There’s also a clear shift in what OTT advertising is expected to do. It’s no longer just a top-of-funnel awareness play. Akhil Almeida, Head of Marketing at Bandhan Life, sees it becoming shoppable, measurable, and immersive. “The potential of reaching a high-intent, premium audience in a deeply engaged setting is an attractive proposition,” he says.
But with great targeting power comes great creative responsibility. “On a premium platform, brand storytelling has to be seamless, not shouty. Consumers may tolerate ads, but they won’t forgive disruption,” Almeida warns. For a category like life insurance, where trust and clarity are essential, the opportunity lies in blending education and engagement. “Smart brands will ride this wave without compromising the viewing experience.”

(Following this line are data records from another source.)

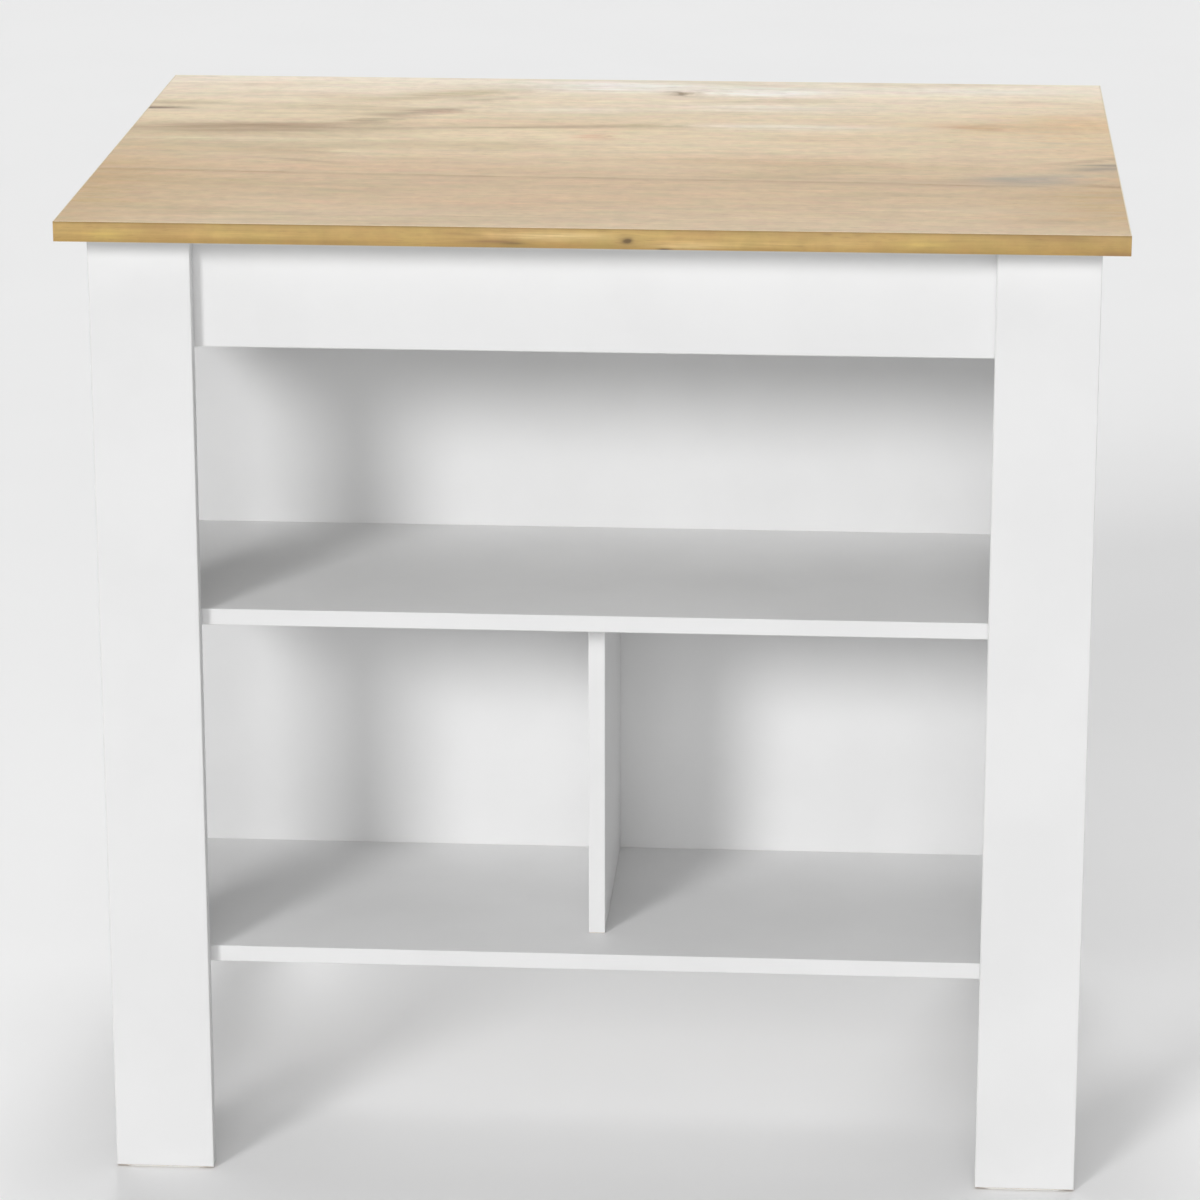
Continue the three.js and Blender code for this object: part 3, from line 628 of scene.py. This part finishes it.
class Decor:
    """Printed oak, built up layer by layer. X of `place` runs along the grain and Y across."""

    def __init__(self, tree, place, base, knots, fray):
        self.tree = tree
        self.colour = base
        self.knots = knots
        grain = tree.tree.nodes.new("ShaderNodeGroup")
        grain.node_tree = GRAIN
        tree.put(self.bent_round_knots(place), grain.inputs["Place"])
        self.fibre, self.mottle, self.streak, self.figure = grain.outputs[:4]
        self.patch, self.blush, self.pore = grain.outputs[4:]
        both = tree.math("MULTIPLY", tree.math("ADD", self.streak, self.fibre), 0.5)
        self.threads = tree.math("MULTIPLY_ADD", tree.ease(both, THREAD_LOW, THREAD_HIGH),
                                 THREAD_GAIN, THREAD_LEAST)
        pull = tree.math("MULTIPLY", tree.math("SUBTRACT", self.streak, 0.5), fray)
        pull = tree.math("MULTIPLY_ADD", tree.math("SUBTRACT", self.mottle, 0.5),
                         MOTTLE_FRAY_SHARE * fray, pull)
        across = tree.math("MULTIPLY", pull, ACROSS_FRAY_SHARE)
        frayed = tree.vector("ADD", place, tree.join(pull, across, 0.0))
        self.place = tree.vector("MULTIPLY", frayed, (1, 1, 0))
        self.depth = tree.math("MULTIPLY", self.pore, PORE_RELIEF)

    def bent_round_knots(self, place):
        """Grain runs round a knot, so nearby places are drawn towards its middle line."""
        tree = self.tree
        for knot in self.knots:
            centre = (knot.along, knot.across, 0)
            near = soft_spot(tree, place, centre, self.knot_size(knot, KNOT_BEND))
            pull = tree.vector("MULTIPLY", tree.vector("SUBTRACT", place, centre),
                               (0, -KNOT_BEND_SHARE, 0))
            place = tree.vector("MULTIPLY_ADD", pull, tree.join(near, near, near), place)
        return place

    def knot_size(self, knot, times):
        return (knot.length * times[0], knot.width * times[1], 1)

    def tint(self, share, colour):
        self.colour = self.tree.mix(share, self.colour, colour)

    def add_patches(self, amount):
        tree = self.tree
        self.tint(tree.math("MULTIPLY", tree.ease(self.patch, 0.50, 0.70), amount), OAK_PEACH)
        self.tint(tree.math("MULTIPLY", tree.ease(self.patch, 0.46, 0.30), amount), OAK_OLIVE)

    def add_marks(self, marks):
        tree = self.tree
        for mark in marks:
            spot = soft_spot(tree, self.place, (mark.along, mark.across, 0),
                             (mark.length, mark.width, 1), mark.turn)
            share = tree.math("MULTIPLY", spot, MARK_GAIN * mark.strength)
            share = tree.math("MINIMUM", share, mark.strength)
            self.tint(tree.math("MULTIPLY", share, self.threads), mark.colour)

    def add_grain(self, amount):
        tree = self.tree
        lightness = 1.0
        for layer, share in ((self.streak, STREAK_SHARE), (self.mottle, MOTTLE_SHARE),
                             (self.fibre, FIBRE_SHARE), (self.figure, FIGURE_SHARE)):
            lightness = tree.math("MULTIPLY_ADD", tree.math("SUBTRACT", layer, 0.5),
                                  share * amount, lightness)
        redness = tree.math("MULTIPLY", tree.math("SUBTRACT", self.blush, 0.5),
                            BLUSH_SHARE * amount)
        self.colour = tree.vector("MULTIPLY", self.colour,
                                  tree.join(tree.math("ADD", lightness, redness),
                                            tree.math("SUBTRACT", lightness, redness),
                                            tree.math("MULTIPLY_ADD", redness, 0.5, lightness)))
        self.tint(tree.math("MULTIPLY", self.pore, PORE_SHARE), OAK_BROWN)

    def add_cracks(self, cracks):
        """Each crack is a broken brown thread in a painted soft shadow, with a pale lip beside it
        that is a painted highlight.
        """
        tree = self.tree
        along, across, _ = tree.split(self.place)
        for crack in cracks:
            wander = tree.noise(tree.join(tree.math("MULTIPLY", along, CRACK_BENDS),
                                          crack.across, 0.0), 3.0)
            line = tree.math("MULTIPLY_ADD", along, crack.slope, crack.across)
            line = tree.math("MULTIPLY_ADD", tree.math("SUBTRACT", wander, 0.5), CRACK_WANDER,
                             line)
            off = tree.math("SUBTRACT", across, line)
            aside = tree.math("ABSOLUTE", off)
            fade = tree.noise(tree.join(tree.math("MULTIPLY", along, CRACK_BREAKS),
                                        crack.across, 4.0), 2.0)
            begun = tree.ease(along, crack.start, crack.start + CRACK_START_TAPER)
            within = tree.math("MULTIPLY", begun,
                               tree.ease(along, crack.end, crack.end - CRACK_END_TAPER))
            # Painted highlight: a pale lip to one side of the crack.
            lip_highlight = tree.math("ABSOLUTE",
                            tree.math("SUBTRACT", off, CRACK_HIGHLIGHT_MIDDLE * crack.width))
            lip_highlight = tree.math("MULTIPLY", tree.ease(lip_highlight, CRACK_HIGHLIGHT_HALF * crack.width, 0.0), within)
            self.tint(tree.math("MULTIPLY", lip_highlight, CRACK_HIGHLIGHT_SHARE * crack.strength), OAK_PALE)
            thread = tree.ease(aside, crack.width, CRACK_THREAD_HEART * crack.width)
            thread = tree.math("MULTIPLY", thread, tree.ease(fade, 0.35, 0.65))
            shadow = tree.ease(aside, CRACK_SHADOW_RIM * crack.width, 0.0)
            shadow = tree.math("MULTIPLY", shadow, CRACK_SHADOW_SHARE)
            dark = tree.math("MULTIPLY", tree.math("MAXIMUM", thread, shadow), within)
            self.tint(tree.math("MULTIPLY", dark, crack.strength), OAK_BROWN)
            self.depth = tree.math("MAXIMUM", self.depth, tree.math("MULTIPLY", thread, within))

    def add_knots(self):
        tree = self.tree
        for knot in self.knots:
            centre = (knot.along, knot.across, 0)
            halo = soft_spot(tree, self.place, centre, self.knot_size(knot, KNOT_HALO))
            heart = soft_spot(tree, self.place, centre, self.knot_size(knot, KNOT_HEART),
                              KNOT_HEART_TURN)
            self.tint(tree.math("MULTIPLY", halo, KNOT_HALO_SHARE * knot.strength), OAK_BROWN)
            dark = tree.math("MULTIPLY", heart, KNOT_HEART_GAIN, clamp=True)
            self.tint(tree.math("MULTIPLY", dark, knot.strength), OAK_DARK)
            self.depth = tree.math("MAXIMUM", self.depth, heart)

    def finish(self, shader, relief_height):
        tree = self.tree
        roughness = tree.math("MULTIPLY_ADD", self.fibre, FIBRE_ROUGHNESS, OAK_ROUGHNESS)
        roughness = tree.math("MULTIPLY_ADD", self.depth, DEPTH_ROUGHNESS, roughness)
        relief = tree.math("SUBTRACT", tree.math("MULTIPLY", self.fibre, FIBRE_RELIEF), self.depth)
        tree.put(self.colour, shader.inputs["Base Color"])
        tree.put(roughness, shader.inputs["Roughness"])
        tree.put(tree.bump(relief, relief_height), shader.inputs["Normal"])


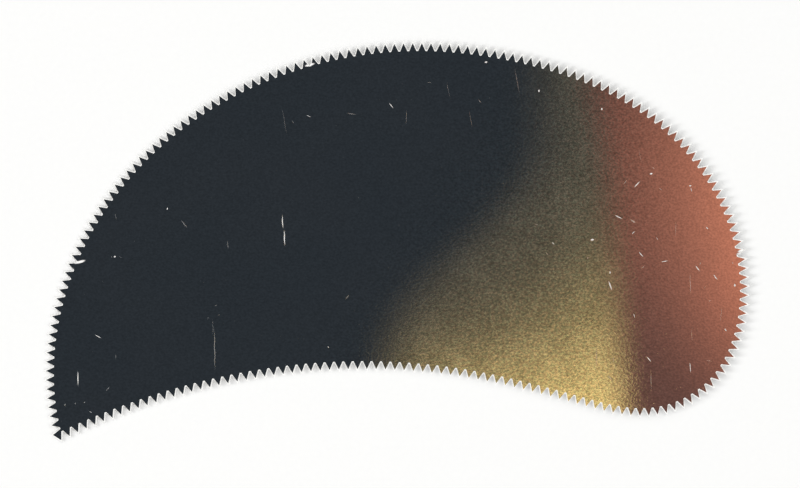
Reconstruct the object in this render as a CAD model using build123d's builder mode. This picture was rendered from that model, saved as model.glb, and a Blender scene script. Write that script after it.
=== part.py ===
"""Serrated steel pottery rib: one flat blank of stainless sheet, toothed all round, sizes in millimetres.

The plate lies in the XY plane with its long axis along X. Its belly, the long hollow edge, faces -Y, its
crown faces +Y, its nose points to +X and its heel, the one corner, lies at -X and -Y. The origin is the
middle of the box round the plate, on the face that it rests on.

It is made as it is in the workshop: a blank is cut from the sheet, and one gullet cutter then bites its
way round the edge, bite beside bite, so that each two bites leave a pointed tooth between them.
"""

import math
import os

from build123d import *

# The blank
rib_length = 121.3
rib_width = 68.9
sheet_thickness = 0.5

# The teeth: V gullets one beside the other, a sixteenth of an inch apart, so that the teeth end in points
tooth_pitch = 1.5875
gullet_angle = 51.5
gullet_land = 0.05

# The bevel along the edge of both faces, and how far the cutter's mouth reaches past the tooth points
edge_bevel = 0.19
mouth_overrun = 0.4

# The run of the tooth points, as shares of the blank's length and width from the middle of its box. It
# goes from the heel along the belly, round the nose and back over the crown to the heel again.
belly_shares = [(-0.473, -0.500), (-0.338, -0.406), (-0.119, -0.329), (0.091, -0.343), (0.257, -0.412)]
nose_shares = [(0.361, -0.440), (0.453, -0.361), (0.494, -0.218), (0.500, -0.122)]
shoulder_shares = [(0.430, 0.216), (0.307, 0.390), (0.171, 0.472)]
crown_shares = [(0.033, 0.500), (-0.154, 0.446), (-0.316, 0.295)]
heel_shares = [(-0.438, 0.054), (-0.500, -0.336), (-0.489, -0.482)]

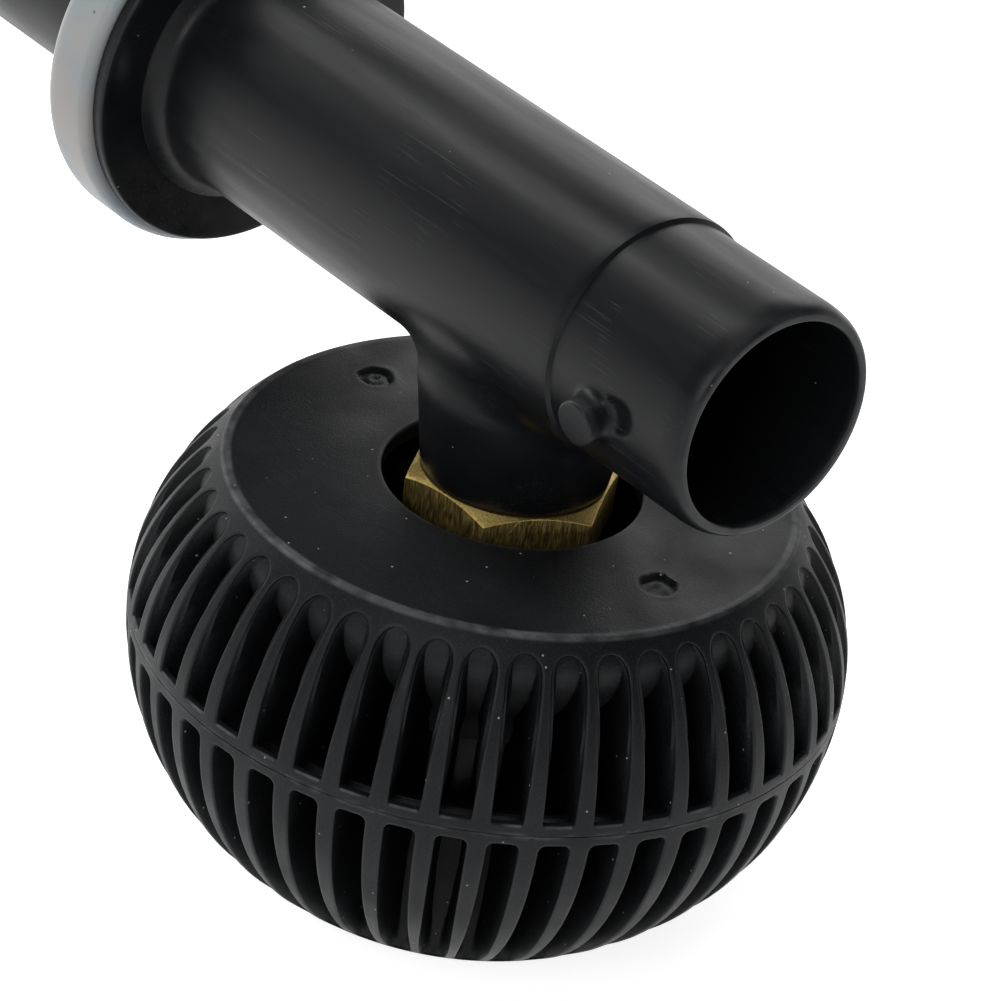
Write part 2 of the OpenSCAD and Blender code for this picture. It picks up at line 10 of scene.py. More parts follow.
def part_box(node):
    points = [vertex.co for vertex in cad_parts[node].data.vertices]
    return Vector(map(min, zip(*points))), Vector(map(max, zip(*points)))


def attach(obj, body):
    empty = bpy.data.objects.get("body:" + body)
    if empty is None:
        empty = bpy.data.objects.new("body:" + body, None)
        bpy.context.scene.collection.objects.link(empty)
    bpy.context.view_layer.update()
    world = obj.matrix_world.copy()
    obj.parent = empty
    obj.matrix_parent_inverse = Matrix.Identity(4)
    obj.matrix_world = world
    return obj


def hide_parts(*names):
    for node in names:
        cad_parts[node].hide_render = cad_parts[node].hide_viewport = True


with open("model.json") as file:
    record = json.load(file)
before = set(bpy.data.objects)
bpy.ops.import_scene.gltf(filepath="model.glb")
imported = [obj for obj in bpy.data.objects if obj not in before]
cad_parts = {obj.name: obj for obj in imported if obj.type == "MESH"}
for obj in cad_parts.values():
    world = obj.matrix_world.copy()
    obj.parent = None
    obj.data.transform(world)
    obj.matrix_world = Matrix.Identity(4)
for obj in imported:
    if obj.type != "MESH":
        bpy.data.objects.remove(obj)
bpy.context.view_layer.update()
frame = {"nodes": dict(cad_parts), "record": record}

# ---------------------------------------------------------------- sizes, in mm
MM = 0.001


def box_mm(node):
    """A CAD node's lowest and highest corner, in mm."""
    low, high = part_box(node)
    return np.array(low) / MM, np.array(high) / MM


def mount_mm(name):
    """A mount's place, in mm."""
    mount = next(m for m in frame["record"]["mounts"] if m["name"] == name)
    return np.array(mount["pos_m"]) / MM


# Cage: two shells that meet at band_z, each with an elliptical outline
cage_r = box_mm("upper_strainer")[1][0]
band_z = box_mm("upper_strainer")[0][2]
disc_z = box_mm("upper_strainer")[1][2]
dome_h = 37.4
bowl_h = 42.2
slot_count = 46
slot_w = 4.0
fin_t = 1.2
slot_phase = math.radians(2.2)
pitch = 2 * math.pi / slot_count
ring_h = 1.5
ring_in_r = cage_r - 1.1
slot_top_z = disc_z - 1.7
slot_low_z = 4.8
scoop_z = disc_z - 19.0
core_top_z = disc_z - 2.8
core_foot_r = 27.7
waist_r = 25.9
window_z = 25.0
disc_under_z = disc_z - 2.5
disc_hole_r = 17.2
floor_z = 3.0
dimple_x = 29.0
dimple_r = 2.5
dimple_d = 0.55
boss_r = 3.4
lip_in_r, lip_out_r = 42.0, 43.8
lip_h = 0.2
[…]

As for Russhabh R Thakkar, Founder & CEO - Frodoh, Amazon Ads unlock something that most platforms still struggle with such as end to end attribution. For brands already selling on Amazon, this is a clean loop. “Exposure leads to action, and action leads to trackable results within the same ecosystem. Now that ads are live on Prime Video, these brands can bridge storytelling with shopping, on a platform where both commerce and content already coexist.”
“Pause ads are smart when they match the moment with the message. A toothpaste brand asking “got 2 minutes?” during a pause slot from 9 to 11 pm is simple, sharp, and spot on. These formats are still early, but the creative potential is real. Brands are learning to use them to trigger contextual actions without breaking flow. CTV becomes the perfect layer to test and scale this, where lean back viewing meets lean in relevance,” adds Thakkar.
In the end, Amazon isn’t just selling ad space. It’s selling the promise of full-funnel attribution, real commerce impact, and scale that can rival television. Whether it delivers on all three will determine if Prime Video becomes a legitimate advertising platform or just another experiment brands bookmark and forget.
The ads have landed. The brands are circling. The storytelling, as always, remains the battleground.